Others within the avant-garde music scene have also criticised The Wire. For example Ben Watson, who has contributed to The Wire himself, critiqued the magazine's editorial approach to covering noise music. In Watson's view, the magazine has had a tendency to treat noise musicians' work as "so worthy, alternative and dis-corporate" that virtually all of it must be inherently meritorious. This tendency results in an institutional reluctance to distinguish between good noise music and mere noise, along with an excess of positive, yet shallow, reviews. Rather than delving deeper into the genre's radical political dimensions, Watson argued, The Wire has instead curated its noise coverage based on superficial trends of underground fashionability; he suggested that the writing may sometimes provide "a clue as to how some new crew of hopeless hairy Stateside noisemaker muffins have been selected: 'Thurston says they're okay...'." The magazine's writing on noise came to rely on a style of "descriptive objectivity" that studiously avoids any actual evaluation of quality; as Watson wrote,

[C]ritics are loath to dismiss anyone waving the Noise flag. ... This 'Fear of Avant' leads to the style of reviewing which pervades The Wire, where music is described like some exotic landscape the writer has witnessed from train or plane—they played high frazzles, then low drones, chucked in some steam engine samples, then did some drumming—with value judgments suspended.
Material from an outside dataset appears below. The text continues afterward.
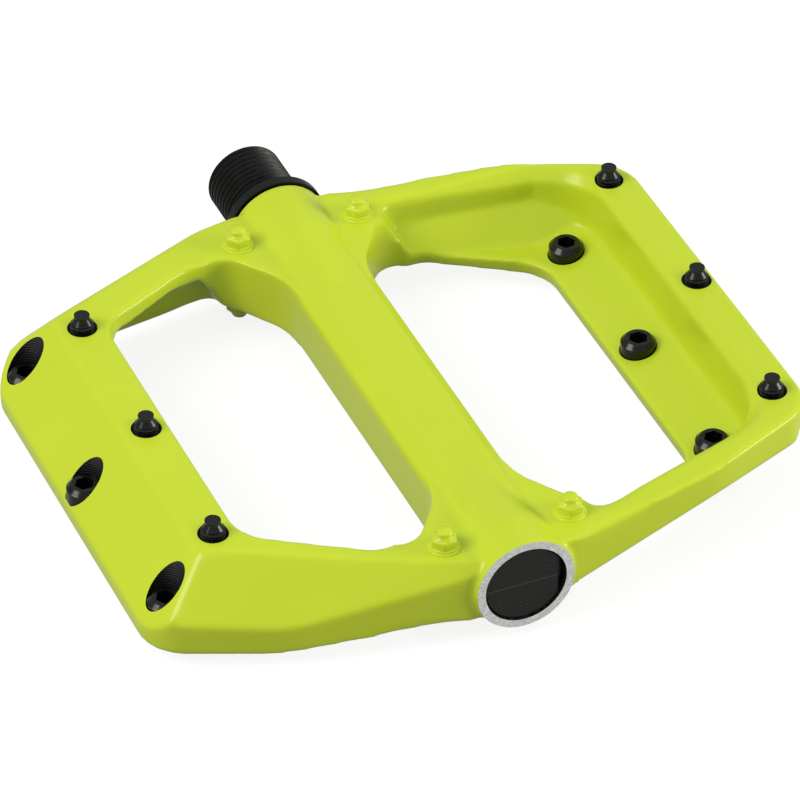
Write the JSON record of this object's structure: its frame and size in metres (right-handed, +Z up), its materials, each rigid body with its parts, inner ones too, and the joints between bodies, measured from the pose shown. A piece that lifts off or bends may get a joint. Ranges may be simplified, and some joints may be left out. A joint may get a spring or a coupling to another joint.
{
  "type": "flat bicycle pedal",
  "caption": "Flat platform pedal: cast alloy platform with two windows and grip pins, spinning on a threaded steel spindle.",
  "frame": {"origin": "on the spindle axis, at the collar face that seats on the crank arm", "axes": "+Y along the spindle towards the crank arm (threaded end), +Z up, +X across the platform"},
  "size_m": [0.122, 0.1244, 0.0212],
  "materials": {
    "lime_paint": "cast aluminium under a glossy lime-green powder coat; bare metal at the machined end face, the pin countersinks and the pin bores",
    "black_steel": "black satin chromoly steel",
    "pin_steel": "black oxide steel",
    "bright_steel": "ground bearing steel",
    "brass_cage": "plain",
    "bush_polymer": "matt self-lubricating polymer",
    "black_rubber": "matt",
    "black_plastic": "matt moulded"
  },
  "bodies": {
    "spindle_group": {"spindle": "black_steel", "bearing_inner_ring": "bright_steel", "bearing_washer": "bright_steel", "lock_nut": "black_steel"},
    "ball_set": {"bearing_cage": "brass_cage", "bearing_ball_1": "bright_steel", "bearing_ball_2": "bright_steel", "bearing_ball_3": "bright_steel", "bearing_ball_4": "bright_steel", "bearing_ball_5": "bright_steel", "bearing_ball_6": "bright_steel", "bearing_ball_7": "bright_steel"},
    "platform_group": {"platform_body": "lime_paint", "left_up_pin_1": "pin_steel", "left_up_pin_2": "pin_steel", "left_up_pin_3": "pin_steel", "left_down_pin_1": "pin_steel", "left_down_pin_2": "pin_steel", "left_down_pin_3": "pin_steel", "right_up_pin_1": "pin_steel", "right_up_pin_2": "pin_steel", "right_up_pin_3": "pin_steel", "right_down_pin_1": "pin_steel", "right_down_pin_2": "pin_steel", "right_down_pin_3": "pin_steel", "spindle_bush": "bush_polymer", "lip_seal": "black_rubber", "bearing_outer_ring": "bright_steel", "bearing_shield_out": "black_rubber", "bearing_shield_in": "black_rubber", "end_cap": "black_plastic", "cap_seal_ring": "black_rubber"}
  },
  "joints": [
    {"name": "platform_spin", "type": "hinge", "parent": "spindle_group", "child": "platform_group", "pos_m": [0, 0, 0], "axis": [0, 1, 0], "continuous": true},
    {"name": "ball_set_spin", "type": "hinge", "parent": "spindle_group", "child": "ball_set", "pos_m": [0, 0, 0], "axis": [0, 1, 0], "continuous": true}
  ],
  "couplings": [
    {"joint": "ball_set_spin", "follows": "platform_spin", "ratio": 0.6}
  ]
}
Chuck in some words like 'visceral' and 'ambient' and 'fractal' and the job's done.

Watson also recalled bristling at Herrington's suggestion to "think niche" when writing for the magazine, which he took as an anti-universalist and commercially motivated attitude.

In a 2007 interview, Herrington addressed the magazine's reputation for pondering music that he joked might "sound like a steamroller running over a broken fax machine", saying: "Most people would take the mickey out of some bloke making music by bowing away at the femur of a mountain goat, but we'll give them the benefit of the doubt."

==Books==
There are multiple books based on material first published in The Wire. Invisible Jukebox (1998), published by Quartet Books, collected entries from the recurring feature of the same name. For these features, an interviewer plays several pieces of music for a musician without identifying them, usually selecting tracks that the musician would be expected to know. The musician is challenged to guess the artist and title, as well as to comment on the music. Undercurrents: The Hidden Wiring of Modern Music (2002) was published by Continuum as part of the magazine's 20th anniversary; it collected a mix of new and previously published essays about important but overlooked developments in the history of modern music. The Wire Primers (2009), out on Verso, collected 19 essays that give introductions to various genres and artists. Savage Pencil Presents Trip or Squeek's Big Amplifier (2012) collected Savage Pencil cartoons from the preceding twelve years. Most recently, Epiphanies: Life-changing Encounters With Music (2015) anthologised essays from a recurring guest column about musical experiences that made a profound impact on the writer.